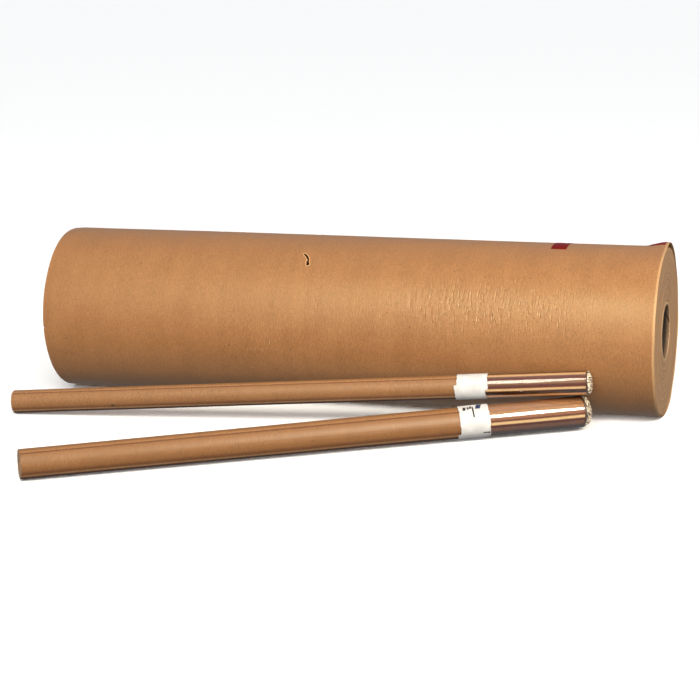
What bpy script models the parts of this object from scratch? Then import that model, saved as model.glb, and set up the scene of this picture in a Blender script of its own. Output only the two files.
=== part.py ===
"""A counter roll of brown wrapping paper on its cardboard core, with two film-wrapped slim rolls beside it.

Metres, +Z up. The origin is on the floor under the middle of the counter roll, whose axis runs along X.
The front of the group faces -Y.
"""
import math

import bmesh
import bpy
from mathutils import Vector

GAP = 0.0003                    # clearance kept between neighbouring pieces

# Counter roll: a standard 900 mm web wound on a 3 inch core
ROLL_LENGTH = 0.900
ROLL_RADIUS = 0.120
CORE_BORE_RADIUS = 0.0381
CORE_WALL = 0.005
WRAP_THICKNESS = 0.001          # the outermost turns, drawn as one layer
END_RECESS = 0.002              # how far the wound paper sits back inside the outer wrap
ROLL_SIDES = 72                 # flat facets round the counter roll, one of them flat on the floor

# Free end of the paper, behind the top of the roll. Angles are in degrees from straight up, + to the back
TAIL_EDGE = 12.5
TAIL_HINGE = 72.5
CORNER_LIFT = 0.005             # the tail's right-hand corner stands up by this much
CORNER_LENGTH = 0.040

# Adhesive tabs that hold the tail down
TAPE_WIDTH = 0.022
TAPE_THICKNESS = 0.0005
TAPE_BACK = 32.5
TAPE_TABS = {"tape_tab_middle": (0.300, -12.5), "tape_tab_end": (0.434, 2.5)}   # centre and front edge

# Slim rolls: end centres, and the film's outer radius at each end
SLIM_SIDES = 24
FILM_THICKNESS = 0.0005
LABEL_THICKNESS = 0.0003
LABEL_WIDTH = 0.047
TUCK_DEPTH = 0.018              # how far the film is pushed into the hole in the middle
FLOOR_CLEARANCE = 0.0009        # room under the front roll for its label band
SLIM_ROLLS = {
    "slim_back": {
        "left": (-0.4588, -0.2075, 0.0174),
        "right": (0.3635, -0.1285, 0.0710),
        "radius_left": 0.017,
        "radius_right": 0.017,
        "hole_radius": 0.005,
        "end_bunch": 0.005,
        "label_at": 0.665,
    },
    "slim_front": {
        "left": (-0.2966, -0.5359, 0.020 + FLOOR_CLEARANCE),
        "right": (0.3563, -0.1111, 0.025 + FLOOR_CLEARANCE),
        "radius_left": 0.020,
        "radius_right": 0.025,
        "hole_radius": 0.006,
        "end_bunch": 0.012,
        "label_at": 0.616,
    },
}

COLOURS = {
    "kraft": ((0.36, 0.19, 0.085), 0.55),
    "kraft_end": ((0.42, 0.26, 0.14), 0.85),
    "board": ((0.50, 0.36, 0.22), 0.85),
    "tape": ((0.32, 0.015, 0.02), 0.25),
    "film": ((0.75, 0.68, 0.58), 0.12),
    "label": ((0.82, 0.81, 0.78), 0.60),
}


def clear_scene():
    for item in list(bpy.data.objects):
        bpy.data.objects.remove(item, do_unlink=True)


def make_material(slot):
    """One matt or glossy coat for each kind of stock."""
    colour, roughness = COLOURS[slot]
    material = bpy.data.materials.new(slot)
    material.use_nodes = True
    shader = material.node_tree.nodes["Principled BSDF"]
    shader.inputs["Base Color"].default_value = (*colour, 1.0)
    shader.inputs["Roughness"].default_value = roughness
    shader.inputs["Metallic"].default_value = 0.0
    return material


def add_object(name, vertices, faces, slot, parent=None):
    """Make one closed solid from its points and faces, and hang it on its parent."""
    mesh = bpy.data.meshes.new(name)
    mesh.from_pydata([tuple(point) for point in vertices], [], faces)
    shape = bmesh.new()
    shape.from_mesh(mesh)
    bmesh.ops.recalc_face_normals(shape, faces=shape.faces)
    shape.to_mesh(mesh)
    shape.free()
    mesh.shade_smooth()
    mesh.set_sharp_from_angle(angle=math.radians(30))
    mesh.materials.append(MATERIALS[slot])
    item = bpy.data.objects.new(name, mesh)
    bpy.context.collection.objects.link(item)
    item.parent = parent
    return item


def add_pivot(name, location, direction=None):
    """An empty that carries one body; its X axis runs along direction."""
    pivot = bpy.data.objects.new(name, None)
    bpy.context.collection.objects.link(pivot)
    pivot.location = location
    if direction is not None:
        pivot.rotation_mode = "QUATERNION"
        pivot.rotation_quaternion = direction.to_track_quat("X", "Z")
    return pivot


def turned_ring(name, profile, sides, slot, parent=None):
    """Turn a closed profile of (x, radius) points about the X axis, with a flat facet straight down."""
    count = len(profile)
    vertices = []
    for step in range(sides):
        angle = 2 * math.pi * (step + 0.5) / sides
        for along, radius in profile:
            vertices.append((along, radius * math.sin(angle), radius * math.cos(angle)))
    faces = []
    for step in range(sides):
        here = step * count
        there = ((step + 1) % sides) * count
        for point in range(count):
            after = (point + 1) % count
            faces.append((here + point, here + after, there + after, there + point))
    return add_object(name, vertices, faces, slot, parent)


def roll_tube(name, length, inner, outer, slot, parent):
    """A straight tube as long as given, centred on its parent. Radii are to the flats of the facets."""
    to_corner = 1 / math.cos(math.pi / ROLL_SIDES)
    half = length / 2
    profile = [(-half, inner * to_corner), (half, inner * to_corner),
               (half, outer * to_corner), (-half, outer * to_corner)]
    return turned_ring(name, profile, ROLL_SIDES, slot, parent)


def facet_angles(start, end):
    """The start, every facet corner between, and the end, in degrees."""
    step = 360 / ROLL_SIDES
    corners = [step * (number + 0.5) for number in range(-ROLL_SIDES, 2 * ROLL_SIDES)]
    return [start] + [corner for corner in corners if start + 0.01 < corner < end - 0.01] + [end]


def facet_radius(flat_radius, angle):
    """Distance from the axis to the faceted surface at an angle in degrees."""
    step = 360 / ROLL_SIDES
    off_centre = (angle + step / 2) % step - step / 2
    return flat_radius / math.cos(math.radians(off_centre))


def corner_lift(along, angle):
    """How far the tail's right-hand corner stands off the roll at this place."""
    start = ROLL_LENGTH / 2 - CORNER_LENGTH
    side = min(max((along - start) / CORNER_LENGTH, 0.0), 1.0)
    reach = abs(angle - TAIL_EDGE) / (25 if angle < TAIL_EDGE else 30)
    round_it = max(0.0, 1.0 - reach)
    return CORNER_LIFT * side * side * round_it * round_it * (3 - 2 * round_it)


def curved_sheet(name, stations, angles, inner, thickness, slot, lifted=False, parent=None, centre=(0, 0, 0)):
    """A closed sheet that follows the roll: stations along X, angles in degrees round it."""
    vertices = []
    for along in stations:
        for angle in angles:
            lift = corner_lift(along, angle) if lifted else 0.0
            for flat_radius in (inner, inner + thickness):
                radius = facet_radius(flat_radius, angle) + lift
                turn = math.radians(angle)
                height = ROLL_RADIUS + radius * math.cos(turn)
                vertices.append((along - centre[0], radius * math.sin(turn) - centre[1], height - centre[2]))
    rows = len(angles)

    def corner(station, row, layer):
        return 2 * (station * rows + row) + layer

    faces = []
    for station in range(len(stations) - 1):
        for row in range(rows - 1):
            for layer in (0, 1):
                faces.append((corner(station, row, layer), corner(station + 1, row, layer),
                              corner(station + 1, row + 1, layer), corner(station, row + 1, layer)))
        for row in (0, rows - 1):
            faces.append((corner(station, row, 0), corner(station + 1, row, 0),
                          corner(station + 1, row, 1), corner(station, row, 1)))
    for row in range(rows - 1):
        for station in (0, len(stations) - 1):
            faces.append((corner(station, row, 0), corner(station, row + 1, 0),
                          corner(station, row + 1, 1), corner(station, row, 1)))
    return add_object(name, vertices, faces, slot, parent)


def build_counter_roll():
    """The core, the wound paper and the outer wrap: everything that stays put."""
    axis = add_pivot("counter_roll_axis", (0, 0, ROLL_RADIUS))
    core_outer = CORE_BORE_RADIUS + CORE_WALL
    wrap_inner = ROLL_RADIUS - WRAP_THICKNESS
    roll_tube("core_tube", ROLL_LENGTH - END_RECESS, CORE_BORE_RADIUS, core_outer, "board", axis)
    roll_tube("wound_paper", ROLL_LENGTH - 2 * END_RECESS, core_outer + GAP, wrap_inner - GAP, "kraft_end", axis)

    seam = math.degrees(GAP / ROLL_RADIUS)
    angles = facet_angles(TAIL_HINGE + seam, 360 + TAIL_EDGE - seam)
    curved_sheet("outer_wrap", [-ROLL_LENGTH / 2, ROLL_LENGTH / 2], angles, wrap_inner, WRAP_THICKNESS, "kraft")


def build_tail():
    """The free end of the paper with its tape tabs, hinged along a line on the back of the roll."""
    turn = math.radians(TAIL_HINGE)
    edge = facet_radius(ROLL_RADIUS, TAIL_HINGE)
    centre = (0.0, edge * math.sin(turn), ROLL_RADIUS + edge * math.cos(turn))
    hinge = add_pivot("tail_hinge", centre)
    lift_from = ROLL_LENGTH / 2 - CORNER_LENGTH
    stations = [-ROLL_LENGTH / 2, lift_from]
    stations += [lift_from + CORNER_LENGTH * step / 5 for step in range(1, 6)]
    angles = facet_angles(TAIL_EDGE, TAIL_HINGE)
    inner = ROLL_RADIUS - WRAP_THICKNESS
    curved_sheet("paper_tail", stations, angles, inner, WRAP_THICKNESS, "kraft", True, hinge, centre)

    for name, (middle, front) in TAPE_TABS.items():
        ends = [middle + TAPE_WIDTH * (step / 4 - 0.5) for step in range(5)]
        curved_sheet(name, ends, facet_angles(front, TAPE_BACK), ROLL_RADIUS + GAP, TAPE_THICKNESS,
                     "tape", True, hinge, centre)


def slim_radius(roll, length, along):
    """The film's outer radius at a place along a slim roll."""
    share = along / length
    return roll["radius_left"] + (roll["radius_right"] - roll["radius_left"]) * share


def build_slim_roll(name, roll):
    """A coreless roll of paper, the clear film round it and the label band that closes the film."""
    left = Vector(roll["left"])
    right = Vector(roll["right"])
    length = (right - left).length
    pivot = add_pivot(name + "_axis", left, right - left)
    hole = roll["hole_radius"]
    bunch = roll["end_bunch"]
    skin = FILM_THICKNESS
    rim_left = roll["radius_left"]
    rim_right = roll["radius_right"]

    paper = [(0.0, hole), (length, hole), (length, rim_right - skin - GAP), (0.0, rim_left - skin - GAP)]
    turned_ring(name + "_paper", paper, SLIM_SIDES, "kraft", pivot)

    inside = [
        (TUCK_DEPTH, hole - GAP),
        (-GAP, hole - GAP),
        (-GAP, rim_left - skin),
        (length + GAP, rim_right - skin),
        (length + GAP, hole - GAP),
        (length - TUCK_DEPTH, hole - GAP),
    ]
    outside = [
        (length - TUCK_DEPTH, hole - GAP - skin),
        (length + bunch, hole - GAP - skin),
        (length + bunch, 0.55 * rim_right),
        (length + 0.4 * bunch, 0.88 * rim_right),
        (length, rim_right),
        (0.0, rim_left),
        (-0.002, 0.8 * rim_left),
        (-0.002, hole - GAP - skin),
        (TUCK_DEPTH, hole - GAP - skin),
    ]
    turned_ring(name + "_film", inside + outside, SLIM_SIDES, "film", pivot)

    label_from = roll["label_at"] - LABEL_WIDTH / 2
    label_to = roll["label_at"] + LABEL_WIDTH / 2
    band = []
    for along, lift in ((label_from, 0), (label_to, 0), (label_to, LABEL_THICKNESS), (label_from, LABEL_THICKNESS)):
        band.append((along, slim_radius(roll, length, along) + GAP + lift))
    turned_ring(name + "_label", band, SLIM_SIDES, "label", pivot)


clear_scene()
MATERIALS = {slot: make_material(slot) for slot in COLOURS}
build_counter_roll()
build_tail()
for roll_name, roll_sizes in SLIM_ROLLS.items():
    build_slim_roll(roll_name, roll_sizes)
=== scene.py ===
"""The looks of a bundle of brown kraft paper: a counter roll on its core and two slim rolls in clear film."""
import math

import bpy
import numpy as np
from mathutils import Matrix, Vector


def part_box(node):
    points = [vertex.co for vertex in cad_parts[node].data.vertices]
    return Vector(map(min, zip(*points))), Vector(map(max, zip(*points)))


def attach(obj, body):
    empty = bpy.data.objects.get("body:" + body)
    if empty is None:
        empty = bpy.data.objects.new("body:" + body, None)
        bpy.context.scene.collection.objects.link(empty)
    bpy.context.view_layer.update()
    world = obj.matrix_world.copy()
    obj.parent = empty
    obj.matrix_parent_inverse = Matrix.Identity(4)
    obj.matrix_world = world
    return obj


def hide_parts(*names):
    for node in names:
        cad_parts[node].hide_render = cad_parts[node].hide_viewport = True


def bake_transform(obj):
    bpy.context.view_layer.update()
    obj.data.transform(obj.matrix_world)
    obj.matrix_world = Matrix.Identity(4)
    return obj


MM = 0.001

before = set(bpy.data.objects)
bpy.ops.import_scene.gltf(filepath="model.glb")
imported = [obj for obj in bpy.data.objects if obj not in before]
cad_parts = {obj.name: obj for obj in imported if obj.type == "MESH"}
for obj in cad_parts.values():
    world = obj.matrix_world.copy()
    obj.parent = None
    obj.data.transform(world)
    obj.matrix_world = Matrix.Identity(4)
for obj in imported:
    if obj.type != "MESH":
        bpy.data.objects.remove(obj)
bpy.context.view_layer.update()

# ---- sizes

wrap_low, wrap_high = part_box("outer_wrap")
ROLL_LENGTH = wrap_high.x - wrap_low.x
ROLL_RADIUS = (wrap_high.z - wrap_low.z) / 2
AXIS_HEIGHT = (wrap_high.z + wrap_low.z) / 2
HALF = ROLL_LENGTH / 2
core_low, core_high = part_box("core_tube")
CORE_OUTER = (core_high.z - core_low.z) / 2
CORE_WALL = 5 * MM
CORE_SEAM_PITCH = 95 * MM

# Angles round the counter roll are in degrees from straight up, positive towards the back
TAIL_EDGE = 12.5
TAIL_FOOT = 95
UNDER_TAIL = 360 + 92
SHEET = 0.30 * MM
TURN_STEP = 0.45 * MM               # the spiral comes in by this much in one turn
CORNER_LIFT = 5.6 * MM              # the outer turn and the tail bulge together at the top right
CORNER_LENGTH = 38 * MM


# ---- numbers and noise

def ripple(seed, count, rounds, pitches):
    """A smooth bumpy field of angle (radians) and length, seamless round the axis, about -1 to 1."""
    random = np.random.default_rng(seed)
    turns = random.integers(rounds[0], rounds[1] + 1, count)
    waves = 2 * math.pi / random.uniform(pitches[0], pitches[1], count) * random.choice((-1, 1), count)
    starts = random.uniform(0, 2 * math.pi, count)

    def field(along, angle):
        total = 0
        for turn, wave, start in zip(turns, waves, starts):
            total = total + np.cos(turn * angle + wave * along + start)
        return total / math.sqrt(count)

    return field


def ease(value, start, end):
    """0 before start, 1 after end, smooth between."""
    share = np.clip((value - start) / (end - start), 0, 1)
    return share * share * (3 - 2 * share)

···

• WHAT IS NEEDED: Nothing but the lines from the line that contains "- LABEL_WIDTH / 2" through the line that contains "bpy.context.scene.collection.objects.link(empty)" should be given again, each exactly as it stands, both ends included.

• REPLY:
    label_from = roll["label_at"] - LABEL_WIDTH / 2
    label_to = roll["label_at"] + LABEL_WIDTH / 2
    band = []
    for along, lift in ((label_from, 0), (label_to, 0), (label_to, LABEL_THICKNESS), (label_from, LABEL_THICKNESS)):
        band.append((along, slim_radius(roll, length, along) + GAP + lift))
    turned_ring(name + "_label", band, SLIM_SIDES, "label", pivot)


clear_scene()
MATERIALS = {slot: make_material(slot) for slot in COLOURS}
build_counter_roll()
build_tail()
for roll_name, roll_sizes in SLIM_ROLLS.items():
    build_slim_roll(roll_name, roll_sizes)
=== scene.py ===
"""The looks of a bundle of brown kraft paper: a counter roll on its core and two slim rolls in clear film."""
import math

import bpy
import numpy as np
from mathutils import Matrix, Vector


def part_box(node):
    points = [vertex.co for vertex in cad_parts[node].data.vertices]
    return Vector(map(min, zip(*points))), Vector(map(max, zip(*points)))


def attach(obj, body):
    empty = bpy.data.objects.get("body:" + body)
    if empty is None:
        empty = bpy.data.objects.new("body:" + body, None)
        bpy.context.scene.collection.objects.link(empty)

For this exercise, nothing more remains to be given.